NEW YORK (AP) - Jimmy Fallon's fast start replacing Jay Leno on the "Tonight" show the past two months had a secondary effect: David Letterman suddenly seemed old.

The Top 10 list, the ironic detachment, even the set at the Ed Sullivan Theater. Time doesn't stop for comedy legends, or superstars of any sort. Letterman, who announced Thursday that he will retire from late-night television sometime in 2015, had to feel it.

CBS now faces the challenge of moving on in a reordered late-night world at a time the two Jimmys - NBC's Fallon and ABC's Kimmel - have a significant head start.

Late-Night Reacts To Letterman's 'Late Show' Retirement

When Jay Leno left in February, Letterman lost his foil - the man whose victory in the competition to replace Johnny Carson two decades ago he never let go. Leno was someone who spoke his language, though, a generational compadre, and when he left, Letterman was alone.

Fallon and Kimmel have a different style, more good-natured and less mocking of the entire concept of a talk show.

It's hard to know what role the new competition played in Letterman's decision. His last contract extension, signed before Fallon took over, was for one year. In the past, he's done multi-year extensions.

The first time Leno left late-night, Letterman ascended to the throne. Not this time. Since Fallon began at "Tonight," his show has averaged 5.2 million viewers, while Letterman has averaged 2.7 million and Kimmel 2.65 million, the Nielsen company said. Last year Letterman averaged 2.9 million and Kimmel 2.5 million, so the direction was clear.

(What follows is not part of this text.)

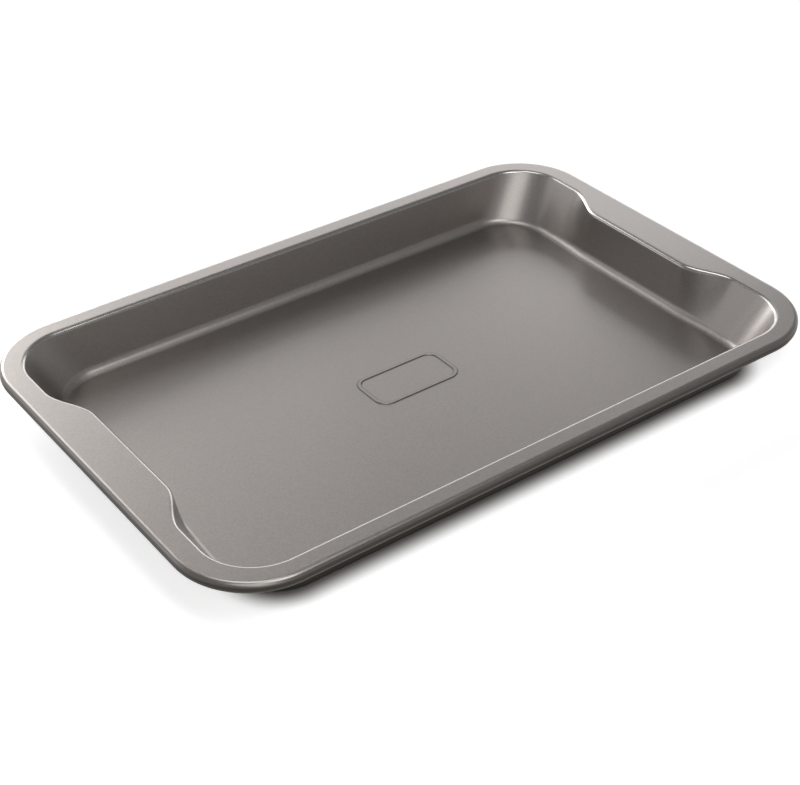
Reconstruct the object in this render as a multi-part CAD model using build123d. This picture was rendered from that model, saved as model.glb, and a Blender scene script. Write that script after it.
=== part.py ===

Much of late-night now is about making an impression in social media, or in highlight clips that people can watch on their devices and spread around the next day. Fallon and Kimmel have excelled in spreading their comedy beyond their time slots; Letterman has barely bothered.

Late-night television is a far different world than when Letterman and Leno began their competition. There are more entertainment shows to choose from, with personalities like O'Brien, Arsenio Hall, Jon Stewart, Stephen Colbert and Chelsea Handler working every night.

CBS will first have to decide whether or not to continue with an entertainment program in that time slot. It's not the money-maker it once was, but chances are the network will continue in that direction.

The first in-house candidate would be Craig Ferguson of "The Late Late Show," which currently airs at 12:35 a.m. on CBS and is produced by Letterman. But Ferguson's star has dimmed, his show quickly passed by in the ratings by Seth Meyers on NBC, and he is considered an unlikely choice.

A month ago, Kimmel was asked by TV Guide magazine whether he would be interested in succeeding Letterman, and he didn't shoot down the idea.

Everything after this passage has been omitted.